China has approved the import of a genetically modified corn strain it blocked last year, causing market turmoil, and has given clearance to biotech soybeans that had been waiting years for clearance, in a sign of improving relations with the United States.
U.S. Agriculture secretary Tom Vilsack said on Wednesday that China approved imports of American-grown Viptera corn developed by Swiss-based Syngenta, known as MIR 162, as well as shipments of biotech soybeans developed by DuPont Pioneer and Bayer CropScience.
Industry sources and analysts said China's change of heart was down to a warmer political climate between Beijing and Washington since the Asia-Pacific Economic Cooperation (APEC) forum last month, where the two announced a joint plan to limit carbon emissions and made breakthroughs on eliminating duties on technology products.
"We believe the approval came because of a better China-U.S. relationship, which has improved since the APEC meeting," said Li Qiang, chief analyst at Shanghai JC Intelligence Co. Ltd, one of the country's leading consultancies.
The green light, for which Syngenta had waited nearly five years, does not represent a fundamental change in Chinese policy towards genetically modified food, since it already allows imports of at least 15 varieties of such crops.
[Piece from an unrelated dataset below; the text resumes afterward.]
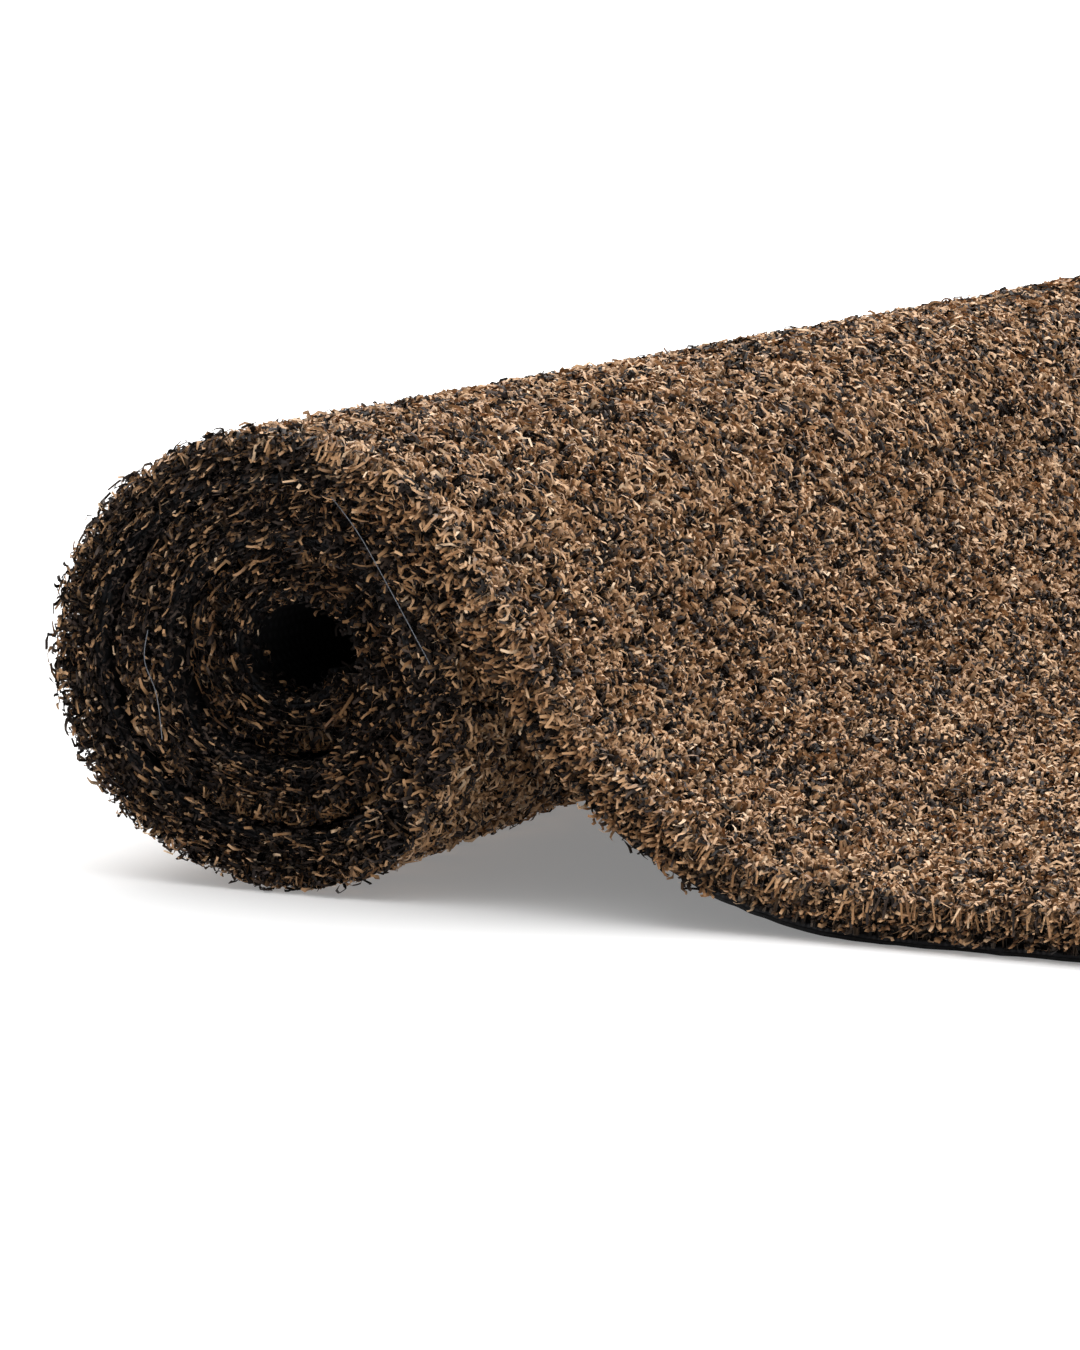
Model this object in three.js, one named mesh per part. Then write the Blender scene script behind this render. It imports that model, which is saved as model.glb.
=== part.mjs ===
// Practice putting mat of curled artificial turf, partly rolled up.
//
// Units are millimetres and +Z is up. The mat runs out along +X, the roll's axis lies along Y, and the
// origin is on the floor at the middle of the whole mat's footprint.
//
// The mat is three bonded layers: a latex coating underneath, the woven cloth that the yarn is tufted
// through, and the curled pile. It is wound pile outwards, from an inner end beside the roll's centre. The
// sheet leaves over the top of the roll, slopes down to the floor and lies flat to its free end. Each layer is
// cut into pieces: fixed ones in the roll, and strips in the tail that hinge about lines on the underside.

import * as THREE from "three";

// The sheet
const matLength = 1524;
const matWidth = 914;
const latexThickness = 1.2;
const clothThickness = 0.8;
const pileHeight = 12;

// The roll
const windings = 2.7; // turns from the inner end to the top of the roll
const coreRadius = 7; // from the roll's centre to the underside of the inner end
const windingGap = 1.9; // air between the pile of one turn and the underside of the next
const ovality = 0.045; // share by which the roll is wider and lower than round
const sag = 0.14; // share by which its foot bulges where it rests
const sagAngle = -54; // degrees from the level to the middle of that bulge, towards the tail
const sagSharpness = 4; // how closely the bulge keeps to its middle
const coreSlide = 22; // how far the inner end has slid along the axis, past the outer turn
const slideGrowth = 2; // the power by which that slide grows towards the inner end

// The tail
const shoulderTurn = 62; // degrees that the tail follows the roll down from its top
const landingRadius = 122; // underside of the bend that lays the tail on the floor
const tailFlex = 45; // degrees that the shoulder straightens as the tail is lifted
const endFlex = 15; // degrees that each hinge of the flat part lifts

// Clearances
const layerGap = 0.3;
const cutGap = 0.3;
const spareFlex = 1; // degrees left between two strips when they are flexed as far as they go

// How finely it is cut
const rollPilePieces = 11;
const rollBackingPieces = 3;
const shoulderHinges = 1;
const landingHinges = 1;
const flatHinges = 4;
const turnStep = 7.5; // degrees between stations round the roll
const bendSteps = 12; // stations from one hinge to the next where the tail curves

const fullTurn = 360;
const smallTurn = 0.5;
const radians = THREE.MathUtils.degToRad;
const latex = { low: 0, high: latexThickness };
const cloth = { low: latex.high + layerGap, high: latex.high + layerGap + clothThickness };
const pile = { low: cloth.high + layerGap, high: cloth.high + layerGap + pileHeight };
const windingPitch = pile.high + windingGap;
const topRadius = coreRadius + windings * windingPitch;

// A point on the roll's underside, a number of degrees back from the top of its outermost turn
function rollPoint(turn) {
  const angle = radians(90 + turn);
  const foot = Math.max(0, Math.cos(angle - radians(sagAngle))) ** sagSharpness;
  const shape = 1 + ovality * Math.cos(2 * angle) + sag * foot;
  const radius = (topRadius - (windingPitch * turn) / fullTurn) * shape;
  return new THREE.Vector2(radius * Math.cos(angle), radius * Math.sin(angle));
}

// A station is a point on the mat's underside, with the slope in radians at which the mat runs on from it
// and how far it has slid along the roll's axis.
function rollStation(turn, height = 0) {
  const point = rollPoint(turn);
  const onward = rollPoint(turn - smallTurn).sub(rollPoint(turn + smallTurn));
  const slide = coreSlide * Math.max(0, turn / (windings * fullTurn)) ** slideGrowth;
  return { x: point.x, z: height + point.y, slope: Math.atan2(onward.y, onward.x), slide };
}

// The point above a station, on the pile side, and moved on along the mat.
function above(station, offset, onward = 0) {
  const [c, s] = [Math.cos(station.slope), Math.sin(station.slope)];
  return [station.x - offset * s + onward * c, station.z + offset * c + onward * s];
}

const upTo = (count) => Array.from({ length: count }, (_, i) => i);

function steps(count, from, to) {
  return upTo(count + 1).map((i) => from + ((to - from) * i) / count);
}

function length(stations) {
  return stations.slice(1).reduce((sum, b, i) => sum + Math.hypot(b.x - stations[i].x, b.z - stations[i].z), 0);
}

// The roll's centre is as high as its lowest pile tip is below it.
const oneTurn = steps(fullTurn, 0, fullTurn);
const centreHeight = -Math.min(...oneTurn.map((turn) => above(rollStation(turn), pile.high)[1]));

// Sections of the underside, from the inner end to the free end
const wound = windings * fullTurn;
const woundSteps = rollPilePieces * Math.ceil(wound / turnStep / rollPilePieces);
const firstHinge = -shoulderTurn / shoulderHinges / 2;
const rollPath = steps(woundSteps, wound, firstHinge).map((turn) => rollStation(turn, centreHeight));

const shoulderSteps = bendSteps * shoulderHinges - bendSteps / 2;
const shoulder = steps(shoulderSteps, firstHinge, -shoulderTurn).map((turn) => rollStation(turn, centreHeight));

const leaving = shoulder[shoulder.length - 1];
const slopeDown = -leaving.slope;
const landingDrop = landingRadius * (1 - Math.cos(slopeDown));
const straightRun = (leaving.z - landingDrop) / Math.sin(slopeDown);
const landingEnd = leaving.x + straightRun * Math.cos(slopeDown) + landingRadius * Math.sin(slopeDown);
const landing = steps(bendSteps * landingHinges, slopeDown, 0).map((slope) => ({
  x: landingEnd - landingRadius * Math.sin(slope),
  z: landingRadius * (1 - Math.cos(slope)),
  slope: -slope,
  slide: 0,
}));

const flatLength = matLength - length([...rollPath, ...shoulder.slice(1), ...landing]);
const flat = steps(flatHinges + 1, 0, flatLength).map((run) => ({ x: landingEnd + run, z: 0, slope: 0, slide: 0 }));

// The tail's stations in one list, and the places in it where a strip ends and the next begins
const tailPath = [...shoulder, ...landing, ...flat.slice(1)];
const landingStart = shoulder.length;
const flatStart = landingStart + landing.length;
const shoulderCuts = upTo(shoulderHinges).map((i) => i * bendSteps);
const landingCuts = upTo(landingHinges).map((i) => landingStart + bendSteps / 2 + i * bendSteps);
const flatCuts = upTo(flatHinges).map((i) => flatStart + i);

// Lifting the tail closes the pile at the shoulder, and lifting the free end closes it on the flat part.
const hinges = [
  ...shoulderCuts.map((at) => ({ at, flex: tailFlex / shoulderHinges + spareFlex })),
  ...landingCuts.map((at) => ({ at, flex: 0 })),
  ...flatCuts.map((at) => ({ at, flex: endFlex + spareFlex })),
];
const cutEdge = { flex: 0, gap: 0 };

// How far a strip's end stands back from the hinge line, at a height above the underside
function standBack(end, offset) {
  return (end.gap ?? cutGap) / 2 + offset * Math.tan(radians(end.flex) / 2);
}

// The two end stations of a strip, and those between that its cut-back ends don't reach.
function clearStations(stations, start, end) {
  const last = stations.length - 1;
  const clearOf = (a, b, cut) => Math.hypot(a.x - b.x, a.z - b.z) > standBack(cut, pile.high);
  const isClear = (station) => clearOf(station, stations[0], start) && clearOf(station, stations[last], end);
  return stations.filter((station, i) => i === 0 || i === last || isClear(station));
}

// A strip of one layer as a closed solid: four corners at each station, joined round the sides and capped.
function stripSolid(path, layer, start, end) {
  const stations = clearStations(path, start, end);
  const last = stations.length - 1;
  const corners = stations.flatMap((station, i) => {
    const back = (offset) => {
      if (i === 0) return standBack(start, offset);
      return i === last ? -standBack(end, offset) : 0;
    };
    const [lowX, lowZ] = above(station, layer.low, back(layer.low));
    const [highX, highZ] = above(station, layer.high, back(layer.high));
    const near = station.slide - matWidth / 2;
    const far = station.slide + matWidth / 2;
    return [lowX, near, lowZ, lowX, far, lowZ, highX, far, highZ, highX, near, highZ];
  });
  const faces = [0, 2, 1, 0, 3, 2];
  for (let ring = 0; ring < last * 4; ring += 4) {
    for (let side = 0; side < 4; side++) {
      const [a, b] = [ring + side, ring + ((side + 1) % 4)];
      faces.push(a, b, b + 4, a, b + 4, a + 4);
    }
  }
  const cap = last * 4;
  faces.push(cap, cap + 1, cap + 2, cap, cap + 2, cap + 3);
  const geometry = new THREE.BufferGeometry();
  geometry.setAttribute("position", new THREE.Float32BufferAttribute(corners, 3));
  geometry.setIndex(faces);
  geometry.computeVertexNormals();
  return geometry;
}

const materials = {
  pile: new THREE.MeshStandardMaterial({ color: 0x6b5139, roughness: 0.75, metalness: 0 }),
  cloth: new THREE.MeshStandardMaterial({ color: 0x17171a, roughness: 0.8, metalness: 0 }),
  latex: new THREE.MeshStandardMaterial({ color: 0x0e0e10, roughness: 0.6, metalness: 0 }),
};

const mat = new THREE.Group();

function addStrip(name, stations, layer, material, start, end) {
  const mesh = new THREE.Mesh(stripSolid(stations, layer, start, end), material);
  mesh.name = name;
  mat.add(mesh);
}

// The roll, cut into equal shares of its stations, from the inner end outwards
function addRollLayer(name, layer, material, pieces) {
  const cuts = steps(pieces, 0, woundSteps).map(Math.round);
  for (let i = 0; i < pieces; i++) {
    const stations = rollPath.slice(cuts[i], cuts[i + 1] + 1);
    const start = i === 0 ? cutEdge : { flex: 0 };
    const end = i === pieces - 1 ? hinges[0] : { flex: 0 };
    addStrip(`${name}_${i + 1}`, stations, layer, material, start, end);
  }
}

// The tail, a strip from each hinge to the next
function addTailLayer(name, layer, material) {
  hinges.forEach((hinge, i) => {
    const next = hinges[i + 1] ?? { ...cutEdge, at: tailPath.length - 1 };
    addStrip(`${name}_${i + 1}`, tailPath.slice(hinge.at, next.at + 1), layer, material, hinge, next);
  });
}

addRollLayer("roll_latex", latex, materials.latex, rollBackingPieces);
addRollLayer("roll_cloth", cloth, materials.cloth, rollBackingPieces);
addRollLayer("roll_pile", pile, materials.pile, rollPilePieces);
addTailLayer("tail_latex", latex, materials.latex);
addTailLayer("tail_cloth", cloth, materials.cloth);
addTailLayer("tail_pile", pile, materials.pile);

// The footprint's middle, from the roll's outermost pile tip to the free end
const outermost = Math.min(...oneTurn.map((turn) => above(rollStation(turn), pile.high)[0]));
const freeEnd = tailPath[tailPath.length - 1].x;
mat.position.set(-(outermost + freeEnd) / 2, -coreSlide / 2, 0);

export default mat;
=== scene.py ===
# Looks of the practice putting mat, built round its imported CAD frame.
#
# Every piece is laid out on the flat mat, in metres: s runs along it from the inner end of the roll to the
# free end, v across it, and h up from the coated underside. place() then puts that onto the rolled mat.

import math

import bpy
import numpy as np
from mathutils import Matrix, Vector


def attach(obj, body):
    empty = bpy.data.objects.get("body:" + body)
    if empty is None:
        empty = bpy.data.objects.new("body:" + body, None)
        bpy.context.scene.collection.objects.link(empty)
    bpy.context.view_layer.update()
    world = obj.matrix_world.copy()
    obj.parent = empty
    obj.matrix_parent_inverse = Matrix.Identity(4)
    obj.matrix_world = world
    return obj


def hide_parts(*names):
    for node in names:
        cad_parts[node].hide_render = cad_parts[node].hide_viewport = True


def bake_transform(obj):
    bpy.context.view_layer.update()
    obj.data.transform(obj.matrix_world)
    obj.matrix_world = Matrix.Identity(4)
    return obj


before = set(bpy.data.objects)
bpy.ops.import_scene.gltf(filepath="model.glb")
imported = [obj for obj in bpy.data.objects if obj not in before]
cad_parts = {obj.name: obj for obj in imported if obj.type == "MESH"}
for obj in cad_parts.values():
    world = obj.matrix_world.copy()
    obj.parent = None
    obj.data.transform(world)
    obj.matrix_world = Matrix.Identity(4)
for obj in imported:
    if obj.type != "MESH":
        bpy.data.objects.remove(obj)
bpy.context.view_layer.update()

# The sheet and its roll, as the CAD has them
MAT_LENGTH = 1.524
MAT_WIDTH = 0.914
LATEX_TOP = 0.0013
CLOTH_TOP = 0.0024
PILE_TOP = 0.0146
WINDINGS = 2.7
CORE_RADIUS = 0.007
WINDING_PITCH = 0.0165
OVALITY = 0.045
SAG = 0.14
SAG_ANGLE = -54
SAG_SHARPNESS = 4
CORE_SLIDE = 0.022
SLIDE_GROWTH = 2
SHOULDER_TURN = 62
LANDING_RADIUS = 0.122
FLAT_STRIPS = 5
TOP_RADIUS = CORE_RADIUS + WINDINGS * WINDING_PITCH
EDGE = MAT_WIDTH / 2
ABOVE_FLOOR = 0.0002

# How finely the underside is sampled
CIRCLE_SAMPLES = 1441
ROLL_SAMPLES = 2069
BEND_SAMPLES = 61
SMALL_TURN = 0.5

# The camera
VIEW_AZIMUTH = 25.0
VIEW_DOWN = 8.38
LENS = 129.0
SENSOR = 36.0
FRAME_PIXELS = (1080, 1350)
CAMERA_PLACE = (0.1429, -1.5735, 0.2422)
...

Vilsack said the import approvals did not represent a loosening of China's sluggish regulatory review process for GMO crops, either.
"Their system is what it is," said Vilsack. "You get approvals sometimes, and sometimes you don't."
The practical consequences are also likely to be limited by a big stock overhang in China that is creating a bottleneck for new imports.
Trade sources said Beijing could delay the issuance of 2015 import quotas to private feed mills until March or even April 2015 as new regulations require buyers to first purchase corn from state reserves before being handed down quotas.
Syngenta applied for import approval of MIR 162 in 2010, while Germany's Bayer has been waiting seven years for China to approve a new soybean seed called LL55.
There remains a backlog of products waiting for a license to sell into China.
Another Syngenta genetically modified variety known as Agrisure Duracade, which U.S. farmers harvested for the first time this autumn, has not been approved for import in China.
"China has not approved other GMO strains (by Syngenta), and that may become a potential risk for business," said Li at JC Intelligence.
China may be dragging its feed on new GMO approvals as government officials fear over-reliance on foreign GMO technologies.
China's Agriculture Minister Han Changfu said in May that the government needed to develop its own GM technologies to meet its food security needs.
Syngenta's MIR 162 corn seed came under the spotlight in 2013 after Beijing forced some 1.2 million tonnes of corn to turn back due to detection of this unapproved strain.
Commodity traders Cargill Inc and Archer Daniels Midland Co, along with dozens of farmers, have sued Syngenta over MIR 162, claiming hundreds of millions of dollars in damages because of the disruption caused by the ban.
China's Agriculture Ministry's Biosafety Office said it will soon make an official announcement but declined to give any details.